Having to look at Facebook for 'something to do' and wanting to be one of those braggy people in a relationship doing relationshippy things like watching telly or taking photos together and making dinner for each other. Who use Facebook solely to remind others a few times a day that they're in a relationship in a really 'subtle' way (obviously).

When your friends' social circle increases because they are making friends with their partner's friends' girlfriends and your social circle decreases because your friends are out with their partner's friends' girlfriends.

Not having someone to blame. Do you realise how upsetting it is to break something/run out of something/forget something and know categorically that it was your fault?
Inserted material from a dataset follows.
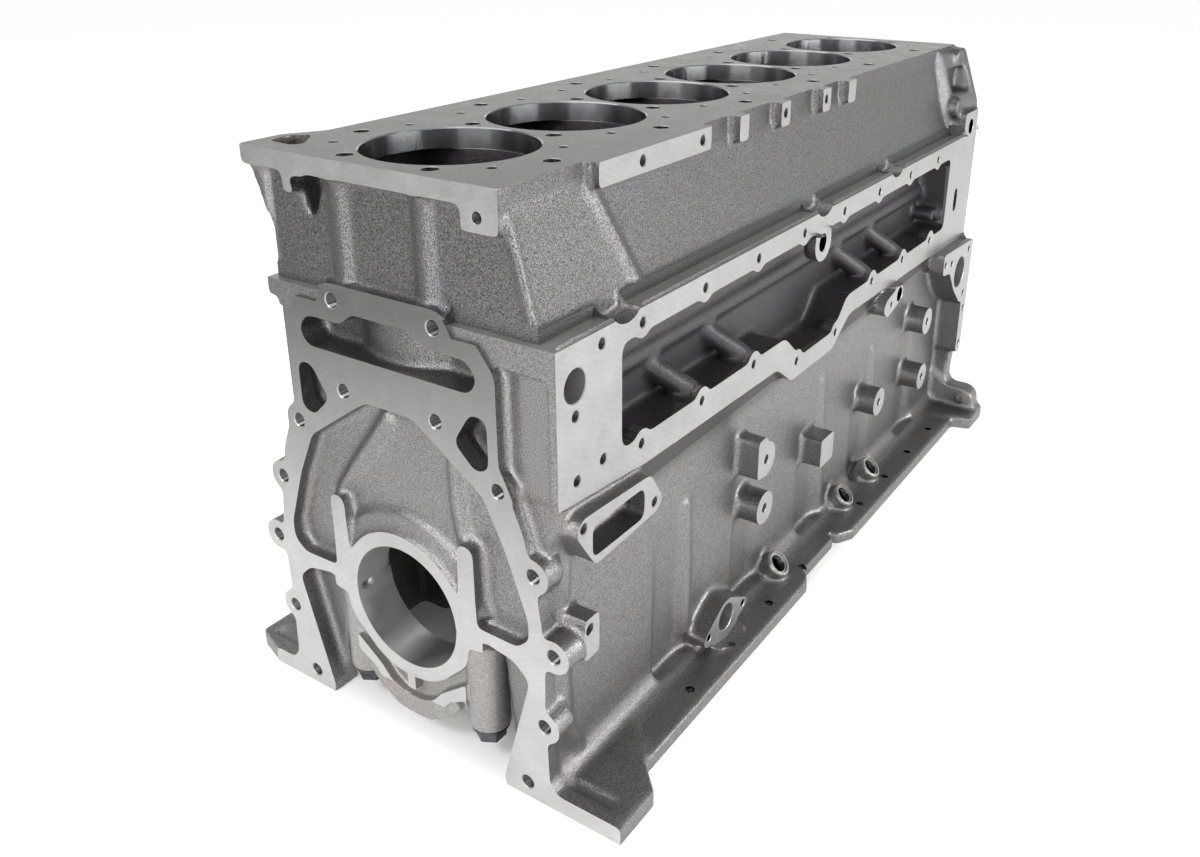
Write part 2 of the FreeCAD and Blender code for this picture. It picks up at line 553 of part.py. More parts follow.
def hole_cuts():
    """Every drilled hole: deck, front, cover face, rails, bosses and main bolts."""
    cuts = []
    deck = DECK_Z + 1
    bottom = DECK_Z - HEAD_BOLT_DEPTH
    for k in range(CYLINDERS + 1):
        x = FIRST_BORE_X + (k - 0.5) * BORE_PITCH
        x = max(END_BOLT_X, min(BLOCK_LENGTH - END_BOLT_X, x))
        for y in (-HEAD_BOLT_LAND_Y, HEAD_BOLT_LAND_Y):
            cuts.append(rod(HEAD_BOLT_R, (x, y, bottom), (x, y, deck)))
    for k in range(CYLINDERS):
        for y in (-HEAD_BOLT_SIDE_Y, HEAD_BOLT_SIDE_Y):
            cuts.append(rod(HEAD_BOLT_R, (bore_x(k), y, DECK_Z - DECK_THICKNESS + 3),
                            (bore_x(k), y, deck)))
            for dx in (-WATER_HOLE_X, WATER_HOLE_X):
                side_y = WATER_HOLE_Y if y > 0 else -WATER_HOLE_Y + 9
                cuts.append(rod(WATER_HOLE_R, (bore_x(k) + dx, side_y, DECK_Z - DECK_THICKNESS - 5),
                                (bore_x(k) + dx, side_y, deck)))
    for y, z in FRONT_HOLES + FRONT_INNER_HOLES:
        depth = FRONT_HOLE_DEPTH if (y, z) in FRONT_HOLES else FRONT_WALL - 14
        for side in (-1, 1):
            cuts.append(rod(FRONT_HOLE_R, (-1, side * y, z), (depth, side * y, z)))
    face = -COVER_Y - 1
    for i in range(COVER_HOLES):
        x = COVER_HOLE_X + i * COVER_HOLE_PITCH
        for z in (COVER_HOLE_TOP_Z, cover_low_z(x)):
            cuts.append(rod(COVER_HOLE_R, (x, face, z), (x, -COVER_Y + 14, z)))
    for x, z, radius in ((29, 270, 15.0), (29, 243, 5), (30, 183, 5), (67, 294, 5), (68, 187, 5)):
        cuts.append(rod(radius, (x, face, z), (x, -COVER_Y + 20, z)))
    cuts.append(rod(LUG_BORE_R, (LUG_X, face, LUG_Z), (LUG_X, -COVER_Y + 17, LUG_Z)))
    end_x = BLOCK_LENGTH - 67
    cuts.append(prism([(end_x - 7, 196, 7), (end_x + 7, 196, 7), (end_x + 7, 232, 7),
                       (end_x - 7, 232, 7)], "xz", face, -COVER_Y + 22))
    x = BLOCK_LENGTH - END_PAD_LENGTH / 2
    cuts.append(rod(11, (x, face, LEDGE_Z + 11), (x, -COVER_Y + 40, LEDGE_Z + 11)))
    for i in range(RAIL_HOLES):
        x = RAIL_HOLE_X + i * RAIL_HOLE_PITCH
        for y in (-RAIL_HOLE_Y, RAIL_HOLE_Y):
            cuts.append(rod(RAIL_HOLE_R, (x, y, PAN_Z - 1), (x, y, PAN_Z + RAIL_THICKNESS + 1)))
    for x, z, radius in ROUND_BOSSES:
        cuts.append(rod(BOSS_HOLE_R, (x, -BOSS_FACE_Y - 1, z), (x, -BOSS_FACE_Y + BOSS_HOLE_DEPTH, z)))
    x, z, width, height = TALL_BOSS
    cuts.append(rod(BOSS_HOLE_R, (x - 3, -BOSS_FACE_Y - 1, z + 9),
                    (x - 3, -BOSS_FACE_Y + BOSS_HOLE_DEPTH, z + 9)))
    for x0, x1 in (STRIP_X,):
        for x in (x0 + 68, x1 - 16):
            cuts.append(rod(5, (x, -STRIP_Y - 1, DECK_Z - 11), (x, -STRIP_Y + 22, DECK_Z - 11)))
    for x in (467, 573):
        cuts.append(rod(5, (x, -STRIP_Y - 1, DECK_Z - 12), (x, -STRIP_Y + 22, DECK_Z - 12)))
    for y in (-115, 93):
        cuts.append(rod(5, (-1, y, DECK_Z - 26), (FRONT_WALL_SETBACK + 3, y, DECK_Z - 26)))
    for x in PORT_X:
        cuts.append(rod(PORT_BORE_R, port_point(x, PORT_LENGTH - 3), port_point(x, -2)))
    inner = -WALL_Y + WALL_THICKNESS + 1
    cuts.append(prism([(38, 107, 6), (120, 107, 6), (120, 138, 6), (38, 138, 6)], "xz",
                      -BOSS_FACE_Y - 1, -BOSS_FACE_Y + 26))
    for x, z in ((26, 142), (138, 114)):
        cuts.append(rod(5, (x, -BOSS_FACE_Y - 1, z), (x, -BOSS_FACE_Y + 20, z)))
    cuts.append(rod(16, (300, -BOSS_FACE_Y, -114), (300, inner, -114)))
    for x in (262, 340):
        cuts.append(rod(4.5, (x, -BOSS_FACE_Y, -119), (x, -BOSS_FACE_Y + 22, -119)))
    cuts.append(rod(10, (762, -BOSS_FACE_Y - 1, 134), (762, -BOSS_FACE_Y + 24, 134)))
    cuts.append(rod(4, (733, -BOSS_FACE_Y - 1, 128), (733, -BOSS_FACE_Y + 18, 128)))
    face = -REAR_FLANGE_Y - 1
    x = BLOCK_LENGTH - 57
    cuts.append(rod(REAR_PORT_R, (x, face, 101), (x, -REAR_FLANGE_Y + 34, 101)))
    for dx, z in REAR_FLANGE_HOLES:
        x = BLOCK_LENGTH - dx
        cuts.append(rod(5, (x, face, z), (x, -REAR_FLANGE_Y + 20, z)))
    cuts.append(prism([(24, 149, 6), (49, 152, 6), (64, 137, 5), (33, 112, 5), (22, 116, 5)], "xy",
                      DECK_Z - LIP_HEIGHT - 16, DECK_Z + 1))
    return cuts


def cylinder_cuts():
    """Liner seats, barrels and the water jacket windows beside them."""
    cuts = []
    seat_z = DECK_Z - LINER_SEAT_DEPTH
    for k in range(CYLINDERS):
        x = bore_x(k)
        cuts.append(rod(LINER_SEAT_R, (x, 0, seat_z), (x, 0, DECK_Z + 1)))
        cuts.append(rod(BORE_R, (x, 0, LOWER_BORE_TOP_Z), (x, 0, seat_z + 1)))
        cuts.append(rod(LOWER_BORE_R, (x, 0, BAY_TOP_Z - 1), (x, 0, LOWER_BORE_TOP_Z + 1)))
        jacket = [(x - JACKET_HALF_X, -JACKET_HALF_Y, 24), (x + JACKET_HALF_X, -JACKET_HALF_Y, 24),
                  (x + JACKET_HALF_X, JACKET_HALF_Y, 24), (x - JACKET_HALF_X, JACKET_HALF_Y, 24)]
        cuts.append(prism(jacket, "xy", JACKET_BOTTOM_Z, DECK_Z - DECK_THICKNESS))
    return cuts


def main_bore():
    return rod(MAIN_R, (-1, 0, 0), (BLOCK_LENGTH + 1, 0, 0))


def main_bolt_holes():
    return [rod(BOLT_R + BOLT_CLEARANCE, (main_x(k), side * BOLT_Y, PAN_Z),
                (main_x(k), side * BOLT_Y, BOLT_ENGAGEMENT + 8))
            for k in range(CYLINDERS + 1) for side in (-1, 1)]


def rail_scallops():
    """The long notch in the edge of each pan rail."""
    x0, x1 = SCALLOP_X
    outline = [(x0 - 14, 6), (x0, -2, 14), (x0 + 22, -SCALLOP_DEPTH, 24),
               (x1 - 22, -SCALLOP_DEPTH, 24), (x1, -2, 14), (x1 + 14, 6)]
    return [prism([(x, side * (RAIL_Y + v), *rest) for x, v, *rest in outline], "xy",
                  PAN_Z - 1, PAN_Z + RAIL_THICKNESS + 1) for side in (-1, 1)]


def cylinder_block():
    solids = (crankcase() + jacket_walls() + cover_side() + rear_flare() + front_flange()
              + rear_flange() + feet())
    block = solids[0].fuse(solids[1:])
    block = block.cut(wall_panels()).fuse(wall_bosses())
    block = block.cut(bay_cuts() + cylinder_cuts() + foot_cuts() + ledge_scoops())
    block = block.fuse(bearing_saddles())
    block = block.cut(front_cuts() + [cap_notch(), main_bore(), gallery_cut()])
    block = block.fuse(gallery_inside())
    block = block.cut(hole_cuts() + main_bolt_holes() + rail_scallops())
    return block.removeSplitter()


def main_cap(index):
    """One bearing cap: a bridge with a bolt column at each end, flush with its saddle."""
    x0, x1 = main_x(index) - MAIN_WIDTH / 2, main_x(index) + MAIN_WIDTH / 2
    bridge_half = [(CAP_WIDTH / 2, 0), (CAP_WIDTH / 2, -REGISTER_DEPTH, 2),
                   (MAIN_RING_R + 1, -REGISTER_DEPTH - 2, 4), (MAIN_RING_R - 3, -36, 30),
                   (44, -66, 30), (14, CAP_BODY_Z + 12, 8), (6, CAP_BODY_Z, 5)]
    cap = prism(both(bridge_half), "yz", x0, x1)
    middle = main_x(index)
    pieces = []
    for side in (-1, 1):
        y = side * BOLT_Y
        pieces.append(rod(COLUMN_R, (middle, y, COLUMN_BOTTOM_Z),
                          (middle, y, -REGISTER_DEPTH - REGISTER_RELIEF)))
        pieces.append(box(x0 + 10, x1 - 8, side * 40, y, -100, -20))
    sling_half = [(72, -78), (50, -90, 14), (44, -108, 16), (22, SLING_BOTTOM_Z, 20)]
    inner_half = [(72, -78 + SLING_WIDTH), (40, -84, 14), (30, -96, 16),
                  (12, SLING_BOTTOM_Z + SLING_WIDTH, 14)]
    outer = [(-y, *rest) for y, *rest in sling_half] + list(reversed(sling_half))
    inner = [(y, *rest) for y, *rest in inner_half] + [(-y, *rest) for y, *rest in reversed(inner_half)]
    pieces.append(prism(outer + inner, "yz", x0, x0 + SLING_THICKNESS))
    pieces.append(box(x0 + 10, x1 - 8, -60, 60, -104, -72))
    cap = cap.fuse(pieces)
    bolt_holes = [rod(BOLT_R + BOLT_CLEARANCE, (middle, side * BOLT_Y, PAN_Z),
                      (middle, side * BOLT_Y, 1)) for side in (-1, 1)]
    bolt_holes.append(box(x0 + 7, x0 + 7 + TANG_LENGTH, MAIN_R - 6, MAIN_R + TANG_DEPTH, -TANG_HEIGHT, 1))
    bore = rod(MAIN_R, (x0 - 1, 0, 0), (x1 + 1, 0, 0))
    above = box(x0 - 5, x1 + 5, -150, 150, 0, 60)
    return cap.cut([bore, above] + bolt_holes).removeSplitter()


def bolt(x, y):
    """A main bolt: a hexagon head, and a shank up into the saddle."""
    seat_z = COLUMN_BOTTOM_Z - WASHER_THICKNESS
    corners = [V(x + BOLT_HEAD_R * cos(i * pi / 3), y + BOLT_HEAD_R * sin(i * pi / 3),
                 seat_z - BOLT_HEAD_HEIGHT) for i in range(6)]
    head = Part.Face(Part.makePolygon(corners + corners[:1])).extrude(V(0, 0, BOLT_HEAD_HEIGHT))
    shank = rod(BOLT_R, (x, y, seat_z - 1), (x, y, BOLT_ENGAGEMENT))
    return head.fuse(shank).removeSplitter()


def washer(x, y):
    seat_z = COLUMN_BOTTOM_Z - WASHER_THICKNESS
    ring = rod(WASHER_R, (x, y, seat_z), (x, y, COLUMN_BOTTOM_Z))
    return ring.cut(rod(BOLT_R + BOLT_CLEARANCE, (x, y, seat_z - 1), (x, y, COLUMN_BOTTOM_Z + 1)))


def save(name, shape):
    shape.exportStep(os.path.join(PARTS, name + ".step"))
    print(name, "solids", len(shape.Solids), "valid", shape.isValid(), "litres",
          round(shape.Volume / 1e6, 3))


def main():
    os.makedirs(PARTS, exist_ok=True)
    save("cylinder_block", cylinder_block())
    for k in range(CYLINDERS + 1):
        name = "main_cap_%d" % (k + 1)
        save(name, main_cap(k))
        save(name + "_bolts", Part.makeCompound([bolt(main_x(k), s * BOLT_Y) for s in (-1, 1)]))
        save(name + "_washers", Part.makeCompound([washer(main_x(k), s * BOLT_Y) for s in (-1, 1)]))


main()
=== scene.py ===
# %% [markdown]
# # A cylinder block: cast first, then machined
#
# The real block starts as one rough iron casting with soft corners. A mill then cuts
# its flat faces, and drills and boring bars cut its holes. This lesson makes the looks
# in the same order: a soft casting, then crisp cuts. The CAD model is the fixed frame,
# and faces and holes are found in it by measuring. The levels of the milled faces, the
# soft forms and the boxes of some finishes are listed here.

# %% Load the frame
import json
import math
import time

import bmesh
import bpy
import numpy as np
from mathutils import Matrix, Vector


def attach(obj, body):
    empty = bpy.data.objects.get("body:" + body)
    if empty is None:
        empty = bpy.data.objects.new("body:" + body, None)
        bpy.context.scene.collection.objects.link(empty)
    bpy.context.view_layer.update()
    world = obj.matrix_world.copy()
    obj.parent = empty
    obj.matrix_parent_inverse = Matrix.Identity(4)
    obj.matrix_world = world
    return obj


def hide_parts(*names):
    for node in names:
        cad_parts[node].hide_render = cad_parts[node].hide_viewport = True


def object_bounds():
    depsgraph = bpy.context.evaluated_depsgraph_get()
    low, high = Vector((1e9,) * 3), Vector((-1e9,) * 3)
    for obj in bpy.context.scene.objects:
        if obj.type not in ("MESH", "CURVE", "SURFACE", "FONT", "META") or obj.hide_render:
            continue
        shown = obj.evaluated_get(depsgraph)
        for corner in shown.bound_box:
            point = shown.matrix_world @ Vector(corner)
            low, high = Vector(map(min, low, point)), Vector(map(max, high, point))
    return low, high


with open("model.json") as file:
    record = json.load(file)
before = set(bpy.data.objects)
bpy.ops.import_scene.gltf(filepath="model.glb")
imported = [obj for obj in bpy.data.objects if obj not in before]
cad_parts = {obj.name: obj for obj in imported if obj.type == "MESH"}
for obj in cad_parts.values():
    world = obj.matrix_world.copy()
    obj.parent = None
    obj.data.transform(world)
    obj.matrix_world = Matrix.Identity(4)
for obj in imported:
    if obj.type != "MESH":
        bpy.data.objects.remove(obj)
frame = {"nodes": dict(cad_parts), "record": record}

MM = 0.001
bpy.context.scene.view_settings.view_transform = "Standard"
cad_low, cad_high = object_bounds()
cad_size = cad_high - cad_low
print("CAD box in mm:", [round(v / MM, 1) for v in cad_size])

# %% [markdown]
# ## Reading the frame
#
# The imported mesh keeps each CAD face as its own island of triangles. An island whose
# triangles all point one way is a flat face, and an island that bends round one axis
# and faces inwards is a drilled hole. A hole that moves in the CAD model is found in its
# new place. A milled face that moves needs its level changed in the list below.

# %% Split a mesh into its CAD faces
class Island:
    """One CAD face: its corner points, its triangles, their normals and areas."""

    def __init__(self, points, triangles):
        used, local = np.unique(triangles, return_inverse=True)
        self.points = points[used]
        self.triangles = local.reshape(-1, 3)
        a, b, c = (self.points[self.triangles[:, i]] for i in range(3))
        cross = np.cross(b - a, c - a)
        length = np.linalg.norm(cross, axis=1)
        self.areas = length / 2
        self.normals = cross / np.maximum(length, 1e-12)[:, None]
        self.centres = (a + b + c) / 3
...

A time when the suggestion of a ''girls night in'' is met with an internal thought of 'you mean that place where no men are going to be?'

That a good number of people you have known for a good number of years would 'not be able to imagine you with a boyfriend.'

When beer goggles improve the standard of man you'd usually go for these days.

Never having a birthday with an expectation of a present.

Wanting to be able to say 'my boyfriend' - that!

When you don't want to go out because it's only couples.

When you are not invited out because it's only couples.

When you don't want to go out because you don't want to return to an empty house.

When you don't want to stay in because you don't want to be in an empty house.

When your favourite films are your previous romantic encounters replayed in your head .

Always imagining that being in a relationship far outweighs being single!

Steadfastly refusing to accept anything less than what you have spent all this time waiting for.

Don't even get me started on sex.

But, in being single's defence, it sure beats being in the wrong, unhappy relationship hands down!

Disclaimer: All of the opinions expressed on the subject of being single are my own and do not represent the views of 'All the Single Ladies' unless explicitly stated (although they would probably agree with some of it).